In this sense, Devo carried Dada into the age of television, MTV, and mass consumer culture. They made dadaist tactics portable, attaching them to catchy rhythms and synthetic beats.

Why Devo matters in a dadaist archive

A website dedicated to dadaism cannot limit itself to Zurich in 1916 or Berlin in 1920. The spirit of Dada is that it leaks, mutates, and re-emerges in different places. Devo represents a vital continuation of that impulse. Their music may have been sold on Warner Brothers Records and played on commercial radio, but the logic inside it came straight from the dada urge to laugh at authority and poke holes in human pride.
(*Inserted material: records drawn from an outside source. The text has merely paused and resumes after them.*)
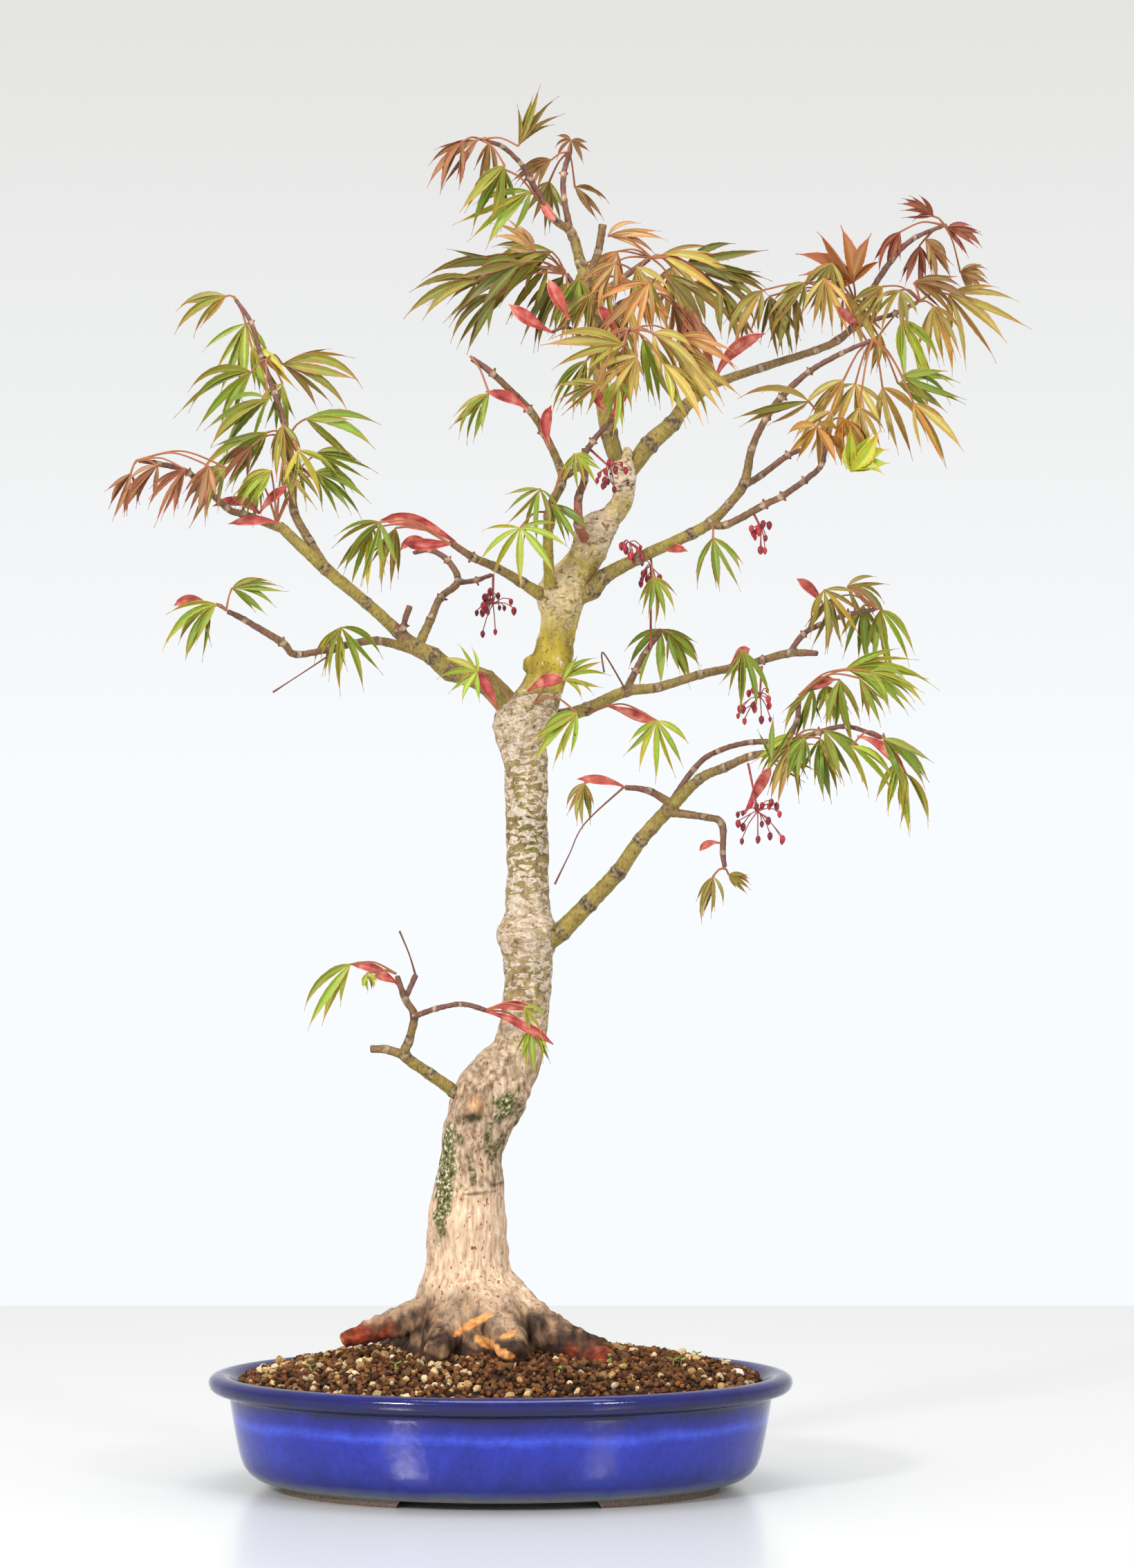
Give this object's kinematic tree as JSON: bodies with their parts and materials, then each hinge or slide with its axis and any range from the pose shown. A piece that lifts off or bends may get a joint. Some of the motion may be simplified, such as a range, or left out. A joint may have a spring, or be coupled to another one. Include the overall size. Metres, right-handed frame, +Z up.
{
  "type": "maple bonsai in an oval pot",
  "caption": "Small maple tree with palmate spring leaves, red bud scales and hanging flower clusters, growing in a shallow glazed oval pot of granular soil.",
  "frame": {"origin": "on the surface it stands on, under the middle of the object's box", "axes": "+Z up along the trunk, +X to the viewer's right along the pot's length, -Y towards the front"},
  "size_m": [0.4723, 0.228, 0.7144],
  "materials": {
    "pot_glaze": "gloss",
    "net": "matte",
    "soil": "matte",
    "bark": "matte",
    "twig_bark": "satin",
    "leaf": "satin",
    "bud_scale": "satin",
    "flower": "satin"
  },
  "bodies": {
    "root": {"branch_basal": "twig_bark", "bud_scales_basal": "bud_scale", "bud_scales_collar": "bud_scale", "bud_scales_left_tip": "bud_scale", "drainage_mesh_left": "net", "drainage_mesh_right": "net", "flowers_front": "flower", "flowers_left": "flower", "flowers_low_right": "flower", "flowers_middle_right": "flower", "flowers_second_right": "flower", "leader": "twig_bark", "leaves_apex_left": "leaf", "leaves_apex_mid": "leaf", "leaves_apex_right": "leaf", "leaves_basal_front": "leaf", "leaves_basal_left": "leaf", "leaves_collar_left": "leaf", "leaves_collar_right": "leaf", "leaves_crown_front": "leaf", "leaves_crown_left": "leaf", "leaves_crown_low": "leaf", "leaves_crown_right": "leaf", "leaves_left_base": "leaf", "leaves_left_lower": "leaf", "leaves_left_mid": "leaf", "leaves_left_tip": "leaf", "leaves_left_top": "leaf", "leaves_left_under": "leaf", "leaves_low_down": "leaf", "leaves_low_far": "leaf", "leaves_low_left": "leaf", "leaves_low_mid": "leaf", "leaves_low_twig": "leaf", "leaves_low_up": "leaf", "leaves_mid_hang": "leaf", "leaves_mid_low": "leaf", "leaves_right_inner": "leaf", "leaves_right_mid": "leaf", "leaves_right_star": "leaf", "leaves_right_top": "leaf", "leaves_right_upper": "leaf", "leaves_second_mid": "leaf", "leaves_second_tip": "leaf", "leaves_second_top": "leaf", "leaves_second_twig": "leaf", "leaves_shoot_green": "leaf", "leaves_shoot_mid": "leaf", "leaves_twig_collar": "leaf", "limb_left": "twig_bark", "limb_low_right": "twig_bark", "limb_middle_right": "twig_bark", "limb_second_right": "twig_bark", "limb_upper_right": "twig_bark", "pot": "pot_glaze", "shoot_green": "twig_bark", "shoot_red": "twig_bark", "soil": "soil", "trunk": "bark", "twig_collar": "twig_bark"}
  },
  "joints": []
}
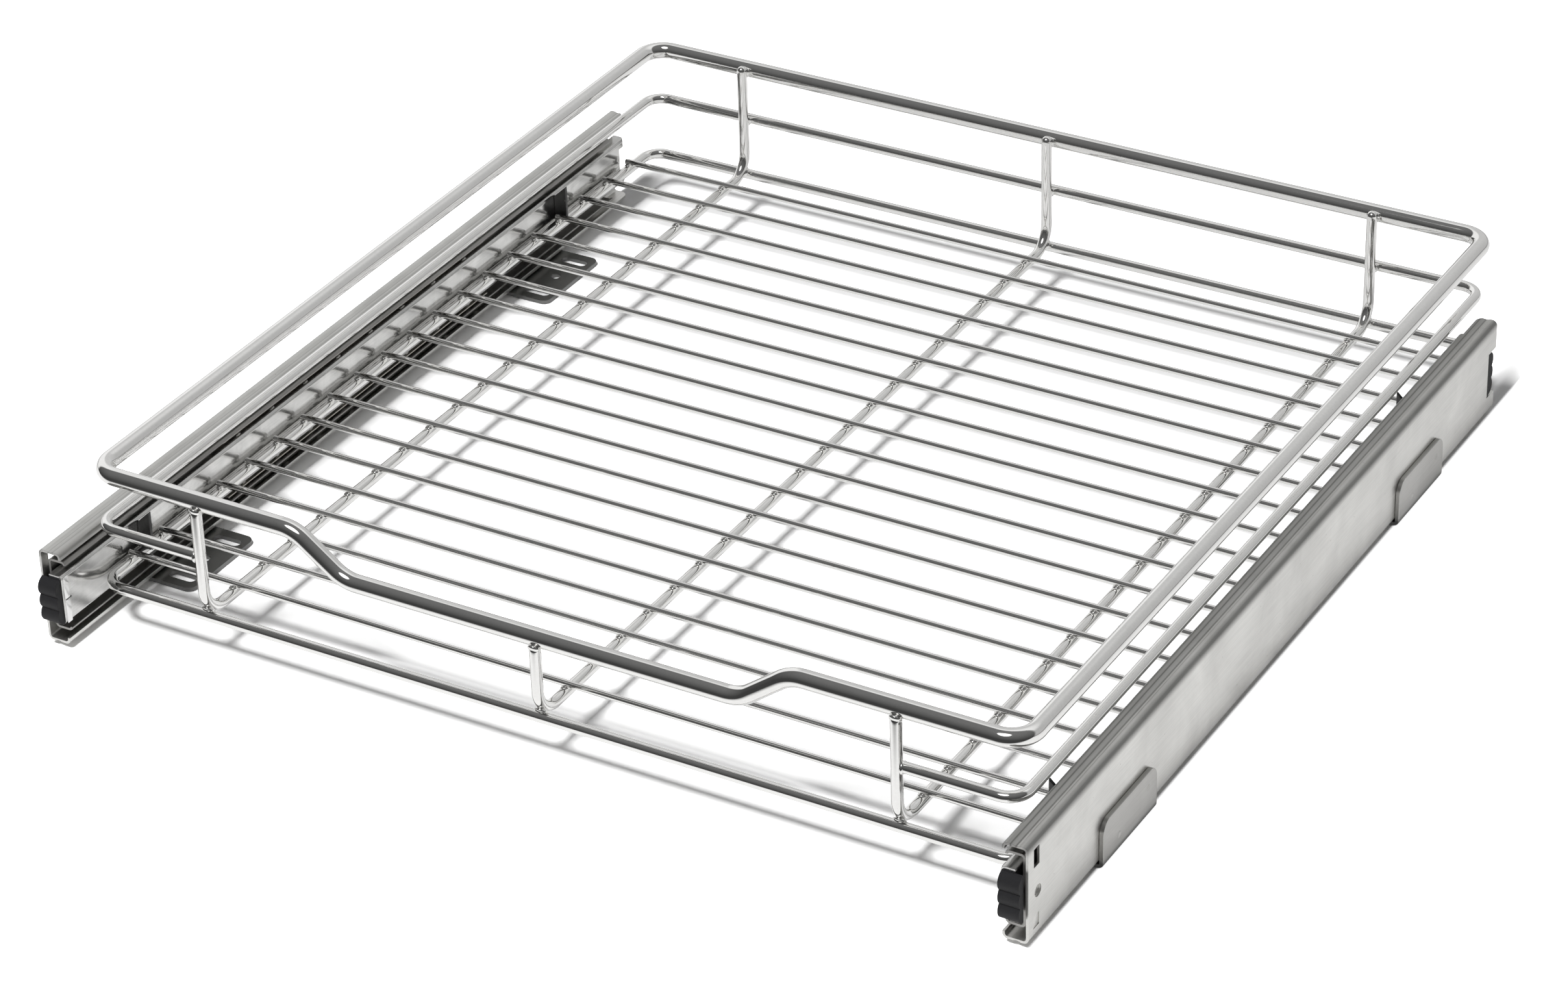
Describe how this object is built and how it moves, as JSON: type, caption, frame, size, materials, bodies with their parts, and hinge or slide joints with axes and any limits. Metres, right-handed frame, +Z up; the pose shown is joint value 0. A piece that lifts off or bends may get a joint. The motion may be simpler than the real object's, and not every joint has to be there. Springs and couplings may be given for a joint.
{
  "type": "pull-out cabinet basket",
  "caption": "Shallow chromed wire basket with a dipped front rail, riding on a pair of full-extension ball slides that stand on slotted screw feet on a cabinet floor.",
  "frame": {"origin": "on the floor under the feet, below the middle of the whole part's box", "axes": "+Z up, -Y the way the basket pulls out, +X to the right of someone who faces the basket's front"},
  "size_m": [0.4714, 0.487, 0.0796],
  "materials": {
    "chrome_wire": "bright chrome plate on round steel wire",
    "slide_steel": "satin zinc-plated sheet steel",
    "cage_steel": "thin zinc-plated strip",
    "ball_steel": "polished bearing steel",
    "bracket_steel": "dark plated steel plate",
    "black_rubber": "moulded black rubber, slightly glossy"
  },
  "bodies": {
    "cabinet_members": {"outer_channel_left": "slide_steel", "outer_channel_right": "slide_steel", "foot_front_left": "slide_steel", "foot_front_right": "slide_steel", "foot_rear_left": "slide_steel", "foot_rear_right": "slide_steel", "rear_bumper_left": "black_rubber", "rear_bumper_right": "black_rubber"},
    "basket": {"top_rail": "chrome_wire", "middle_rail": "chrome_wire", "bottom_rail": "chrome_wire", "rib_left": "chrome_wire", "rib_centre": "chrome_wire", "rib_right": "chrome_wire", "cross_wire_1": "chrome_wire", "cross_wire_2": "chrome_wire", "cross_wire_3": "chrome_wire", "cross_wire_4": "chrome_wire", "cross_wire_5": "chrome_wire", "cross_wire_6": "chrome_wire", "cross_wire_7": "chrome_wire", "cross_wire_8": "chrome_wire", "cross_wire_9": "chrome_wire", "cross_wire_10": "chrome_wire", "cross_wire_11": "chrome_wire", "cross_wire_12": "chrome_wire", "cross_wire_13": "chrome_wire", "cross_wire_14": "chrome_wire", "cross_wire_15": "chrome_wire", "cross_wire_16": "chrome_wire", "cross_wire_17": "chrome_wire", "cross_wire_18": "chrome_wire", "cross_wire_19": "chrome_wire", "cross_wire_20": "chrome_wire", "inner_channel_left": "slide_steel", "inner_channel_right": "slide_steel", "bracket_front_left": "bracket_steel", "bracket_front_right": "bracket_steel", "bracket_rear_left": "bracket_steel", "bracket_rear_right": "bracket_steel", "front_bumper_left": "black_rubber", "front_bumper_right": "black_rubber"},
    "intermediate_left": {"intermediate_channel_left": "slide_steel"},
    "outer_cage_left": {"outer_cage_left": "cage_steel", "outer_balls_left": "ball_steel"},
    "inner_cage_left": {"inner_cage_left": "cage_steel", "inner_balls_left": "ball_steel"},
    "intermediate_right": {"intermediate_channel_right": "slide_steel"},
    "outer_cage_right": {"outer_cage_right": "cage_steel", "outer_balls_right": "ball_steel"},
    "inner_cage_right": {"inner_cage_right": "cage_steel", "inner_balls_right": "ball_steel"}
  },
  "joints": [
    {"name": "basket_slide", "type": "slide", "parent": "cabinet_members", "child": "basket", "axis": [0, -1, 0], "range_m": [0, 0.45]},
    {"name": "intermediate_left_slide", "type": "slide", "parent": "cabinet_members", "child": "intermediate_left", "axis": [0, -1, 0], "range_m": [0, 0.225]},
    {"name": "outer_cage_left_slide", "type": "slide", "parent": "cabinet_members", "child": "outer_cage_left", "axis": [0, -1, 0], "range_m": [0, 0.1125]},
    {"name": "inner_cage_left_slide", "type": "slide", "parent": "cabinet_members", "child": "inner_cage_left", "axis": [0, -1, 0], "range_m": [0, 0.3375]},
    {"name": "intermediate_right_slide", "type": "slide", "parent": "cabinet_members", "child": "intermediate_right", "axis": [0, -1, 0], "range_m": [0, 0.225]},
    {"name": "outer_cage_right_slide", "type": "slide", "parent": "cabinet_members", "child": "outer_cage_right", "axis": [0, -1, 0], "range_m": [0, 0.1125]},
    {"name": "inner_cage_right_slide", "type": "slide", "parent": "cabinet_members", "child": "inner_cage_right", "axis": [0, -1, 0], "range_m": [0, 0.3375]}
  ],
  "couplings": [
    {"joint": "intermediate_left_slide", "follows": "basket_slide", "ratio": 0.5},
    {"joint": "outer_cage_left_slide", "follows": "basket_slide", "ratio": 0.25},
    {"joint": "inner_cage_left_slide", "follows": "basket_slide", "ratio": 0.75},
    {"joint": "intermediate_right_slide", "follows": "basket_slide", "ratio": 0.5},
    {"joint": "outer_cage_right_slide", "follows": "basket_slide", "ratio": 0.25},
    {"joint": "inner_cage_right_slide", "follows": "basket_slide", "ratio": 0.75}
  ]
}
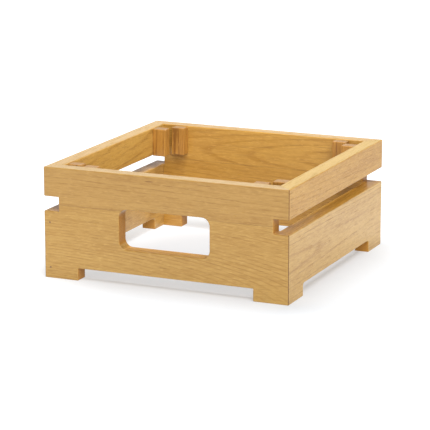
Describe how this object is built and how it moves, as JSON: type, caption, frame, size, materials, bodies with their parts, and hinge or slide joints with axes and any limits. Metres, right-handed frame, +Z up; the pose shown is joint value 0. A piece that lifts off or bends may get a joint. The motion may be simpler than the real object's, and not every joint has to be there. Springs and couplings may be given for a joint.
{
  "type": "umbrella stand base frame",
  "caption": "Low square open oak frame of two board rings with side slots, a hand hole and corner feet.",
  "frame": {"origin": "centre of the box's base, on the floor", "axes": "+X to the right along the front with the hand hole, +Y from front to back, +Z up"},
  "size_m": [0.33, 0.33, 0.1424],
  "materials": {
    "oak": "satin oiled oak",
    "oak_batten": "satin oiled oak, a little darker",
    "pin_steel": "dull, darkened by the oak"
  },
  "bodies": {
    "root": {"front_upper_stave": "oak", "front_lower_stave": "oak", "back_upper_stave": "oak", "back_lower_stave": "oak", "left_upper_rail": "oak", "left_lower_board": "oak", "right_upper_rail": "oak", "right_lower_board": "oak", "front_batten_left": "oak_batten", "front_batten_right": "oak_batten", "back_batten_left": "oak_batten", "back_batten_right": "oak_batten", "left_batten_front": "oak_batten", "left_batten_back": "oak_batten", "right_batten_front": "oak_batten", "right_batten_back": "oak_batten", "front_left_pins": "pin_steel", "front_right_pins": "pin_steel", "back_left_pins": "pin_steel", "back_right_pins": "pin_steel"}
  },
  "joints": []
}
To study Devo is to see how dada survived the shift from avant-garde cafés to mass-produced vinyl. It shows that nonsense, satire, and anti-art can thrive even inside the machinery of pop. Devo’s claim that we are not advancing but regressing was both a joke and a warning. Dada always thrived in that double bind—mocking the world, while revealing its decay.

Thinking Dada

Placing Devo in the lineage of Dada helps us understand both movements more deeply. Dadaists mocked the collapse of European culture during the First World War. Devo mocked the collapse of American optimism in the shadow of Vietnam, Watergate, and industrial decline. Both used absurdity, parody, and performance to show that civilization might not be climbing a ladder but sliding down it.

Whohadada? Devo might say it without explanation, as pure sound. The Dadaists would applaud. Sometimes the nonsense tells us more truth than sense ever could.